What the task requires
Starting with the line that contains "Write the Blender" and stopping after the line that contains "obround base plate.", output every line exactly as it stands.

(Scripts that build objects)
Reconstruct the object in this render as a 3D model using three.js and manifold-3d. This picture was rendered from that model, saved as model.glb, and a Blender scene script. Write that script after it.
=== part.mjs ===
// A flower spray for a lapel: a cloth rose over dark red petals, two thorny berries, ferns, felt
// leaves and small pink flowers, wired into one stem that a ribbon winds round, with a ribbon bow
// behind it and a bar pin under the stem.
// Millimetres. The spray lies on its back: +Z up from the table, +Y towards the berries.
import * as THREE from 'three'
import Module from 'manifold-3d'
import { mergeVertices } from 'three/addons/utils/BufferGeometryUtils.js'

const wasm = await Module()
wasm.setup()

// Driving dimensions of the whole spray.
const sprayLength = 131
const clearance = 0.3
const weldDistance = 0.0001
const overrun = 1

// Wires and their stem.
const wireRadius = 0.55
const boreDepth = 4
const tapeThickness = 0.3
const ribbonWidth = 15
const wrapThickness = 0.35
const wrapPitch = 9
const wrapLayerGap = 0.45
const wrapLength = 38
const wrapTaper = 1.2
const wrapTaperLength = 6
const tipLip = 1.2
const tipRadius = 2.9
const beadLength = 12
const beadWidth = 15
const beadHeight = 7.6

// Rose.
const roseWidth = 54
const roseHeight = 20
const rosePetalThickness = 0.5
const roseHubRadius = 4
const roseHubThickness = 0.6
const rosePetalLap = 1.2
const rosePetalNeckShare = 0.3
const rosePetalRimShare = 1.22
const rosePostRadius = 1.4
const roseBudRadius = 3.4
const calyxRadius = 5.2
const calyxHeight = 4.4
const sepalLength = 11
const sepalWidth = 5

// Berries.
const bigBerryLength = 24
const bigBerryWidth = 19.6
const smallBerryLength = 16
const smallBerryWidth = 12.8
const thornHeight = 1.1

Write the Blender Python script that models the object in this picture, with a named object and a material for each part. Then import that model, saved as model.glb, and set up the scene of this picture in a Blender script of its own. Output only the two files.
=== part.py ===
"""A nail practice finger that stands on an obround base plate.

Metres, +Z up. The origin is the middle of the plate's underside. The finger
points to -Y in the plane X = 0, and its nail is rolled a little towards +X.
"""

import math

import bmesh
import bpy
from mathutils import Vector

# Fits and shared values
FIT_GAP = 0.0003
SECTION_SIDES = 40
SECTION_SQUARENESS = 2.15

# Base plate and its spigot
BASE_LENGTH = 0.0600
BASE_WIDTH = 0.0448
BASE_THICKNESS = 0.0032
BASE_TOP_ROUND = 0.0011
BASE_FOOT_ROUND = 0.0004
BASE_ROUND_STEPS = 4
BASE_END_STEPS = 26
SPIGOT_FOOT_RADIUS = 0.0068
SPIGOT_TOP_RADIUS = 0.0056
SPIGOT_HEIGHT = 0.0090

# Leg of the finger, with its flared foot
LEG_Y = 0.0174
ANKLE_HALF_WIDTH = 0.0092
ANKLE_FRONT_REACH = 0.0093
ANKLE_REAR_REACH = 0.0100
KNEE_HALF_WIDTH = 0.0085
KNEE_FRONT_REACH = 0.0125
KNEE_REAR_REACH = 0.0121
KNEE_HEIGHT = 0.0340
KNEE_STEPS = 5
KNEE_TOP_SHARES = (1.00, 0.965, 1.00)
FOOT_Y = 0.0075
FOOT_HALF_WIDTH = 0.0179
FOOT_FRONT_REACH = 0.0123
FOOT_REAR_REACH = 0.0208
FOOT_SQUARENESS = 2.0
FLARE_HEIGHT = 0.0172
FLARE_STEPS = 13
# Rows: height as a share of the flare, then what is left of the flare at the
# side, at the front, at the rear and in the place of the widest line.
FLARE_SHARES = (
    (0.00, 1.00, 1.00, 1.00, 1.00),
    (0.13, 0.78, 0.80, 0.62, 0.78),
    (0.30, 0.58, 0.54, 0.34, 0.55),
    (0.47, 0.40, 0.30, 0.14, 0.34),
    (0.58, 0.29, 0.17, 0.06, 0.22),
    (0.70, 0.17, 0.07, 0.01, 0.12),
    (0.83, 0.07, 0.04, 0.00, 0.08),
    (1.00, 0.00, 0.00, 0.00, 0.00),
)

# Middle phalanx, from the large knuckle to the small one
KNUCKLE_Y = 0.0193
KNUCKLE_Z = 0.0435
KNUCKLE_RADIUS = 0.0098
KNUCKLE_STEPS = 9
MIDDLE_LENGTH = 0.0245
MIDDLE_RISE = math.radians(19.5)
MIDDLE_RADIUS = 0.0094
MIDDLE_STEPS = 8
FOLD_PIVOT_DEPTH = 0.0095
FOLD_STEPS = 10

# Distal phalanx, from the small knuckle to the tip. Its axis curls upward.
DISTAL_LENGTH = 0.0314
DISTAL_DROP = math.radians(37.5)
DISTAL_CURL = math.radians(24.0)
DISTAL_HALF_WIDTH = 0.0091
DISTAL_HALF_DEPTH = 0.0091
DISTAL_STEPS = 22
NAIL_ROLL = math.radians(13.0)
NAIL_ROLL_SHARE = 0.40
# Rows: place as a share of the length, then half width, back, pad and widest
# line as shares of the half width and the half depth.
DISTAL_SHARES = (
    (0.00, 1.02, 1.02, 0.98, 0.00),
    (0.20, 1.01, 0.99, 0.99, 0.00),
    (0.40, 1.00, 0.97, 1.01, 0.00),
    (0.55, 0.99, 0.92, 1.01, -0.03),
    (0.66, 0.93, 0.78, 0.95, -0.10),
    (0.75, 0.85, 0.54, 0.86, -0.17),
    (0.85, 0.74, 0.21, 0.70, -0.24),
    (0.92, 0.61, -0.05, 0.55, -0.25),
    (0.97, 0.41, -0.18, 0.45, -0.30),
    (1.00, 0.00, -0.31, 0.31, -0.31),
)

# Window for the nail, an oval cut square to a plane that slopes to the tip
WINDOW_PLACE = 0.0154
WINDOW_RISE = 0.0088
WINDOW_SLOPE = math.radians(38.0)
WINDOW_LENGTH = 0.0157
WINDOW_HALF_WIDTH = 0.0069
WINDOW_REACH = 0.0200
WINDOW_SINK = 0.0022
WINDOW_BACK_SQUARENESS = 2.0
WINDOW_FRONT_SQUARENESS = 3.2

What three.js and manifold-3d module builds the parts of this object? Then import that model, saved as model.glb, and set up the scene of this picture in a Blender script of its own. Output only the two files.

The result
Write the Blender Python script that models the object in this picture, with a named object and a material for each part. Then import that model, saved as model.glb, and set up the scene of this picture in a Blender script of its own. Output only the two files.
=== part.py ===
"""A nail practice finger that stands on an obround base plate.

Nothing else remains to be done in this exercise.